In the short term, however, mmWave certainly does not address all the issues that sometimes held 4G back from delivering its full impact. It may take us a step closer to the kind of bandwidth and assured quality of service that is needed for fully immersive experiences, but its economics are challenging. Its short range and weakness at penetrating walls means it is best used for very dense hotspots of high usage, often indoors, which might support an immersive experience for a relatively stationary user, in a stadium perhaps, but not a device which is on the move over wide areas.
Using lower frequency spectrum for coverage, to keep the video stream connected while the user moves between hotspots, is a good compromise – but it is a compromise, given that the QoS will decline significantly if the device moves into sub-GHz, or even midband, spectrum.
- Dynamic spectrum sharing (DSS) is a long way from the full vision of as-required, automated access to the best available connection, but it is important to allow operators to make the best use of all their spectrum assets by allowing 4G and 5G (and others) to use the same frequencies. It also provides a more nuanced choice of strategy for operators rather than a stark decision of whether to switch off legacy networks completely to refarm the spectrum. DSS, and precursor technologies like Huawei’s cloud-based spectrum management, are good stepping stones.
- The long-established practice of configuring devices and networks so that users are offloaded to WiFi in unlicensed spectrum, reducing load on the cellular network and improving user experience, is now being extended to cellular connections in shared or unlicensed bands. Devices to support this approach are starting to appear for the USA’s CBRS band, and for gadgets that support access both to low power IoT networks and mobile broadband.
These existing techniques will be refined and expanded over the coming years, and building on the current small steps will be critical to enabling 5G (and 4G expansion) to fulfil their maximum potential in terms of the variety of services, the quality of experience and the profitability of the operators.
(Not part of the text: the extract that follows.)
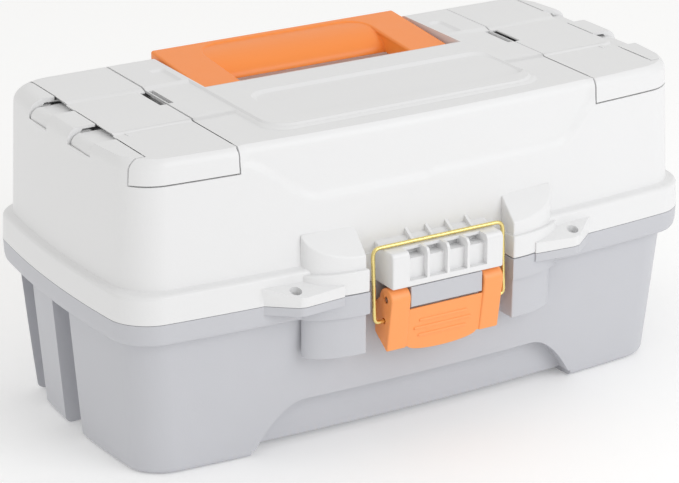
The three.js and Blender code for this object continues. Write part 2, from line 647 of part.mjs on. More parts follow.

Not all the barriers to that nirvana are technical or commercial. Regulatory practice must change too. For every regulator that is adopting a more multi-layered and flexible approach to spectrum, such as France’s ARCEP, or the USA’s FCC, there is another that is persisting with the old approach of auctioning relatively small amounts of spectrum for very high prices – a practice that, in India, may even lead to an auction boycott, or the exit of the largest player, Vodafone Idea.
And while spectrum sharing, and the combination of unlicensed and licensed bands, are very important developments in spectrum efficiency, they do not come easily. Incumbent users of bands which are targeted for cellular usually defend their turf assertively, as the world is seeing in the USA’s efforts to free up spectrum – first in the 600 MHz TV bands, where the incentive auction was held after years of wrangling between broadcasters and the FCC; and now in the C-Band around 3.5 GHz, which is occupied by satellite providers. Even in established licence-exempt bands like 60 GHz, there are efforts to protect quality of experience by limiting sharing, as high bandwidth 5G and WiFi 6 applications threaten future congestion even in these high capacity areas of the spectrum.
Regulators, incumbents, operators and chip vendors will need to cooperate to an unprecedented extent to address these issues, accelerate the availability of new spectrum, and ensure that the end of the spectrum famine is a permanent one.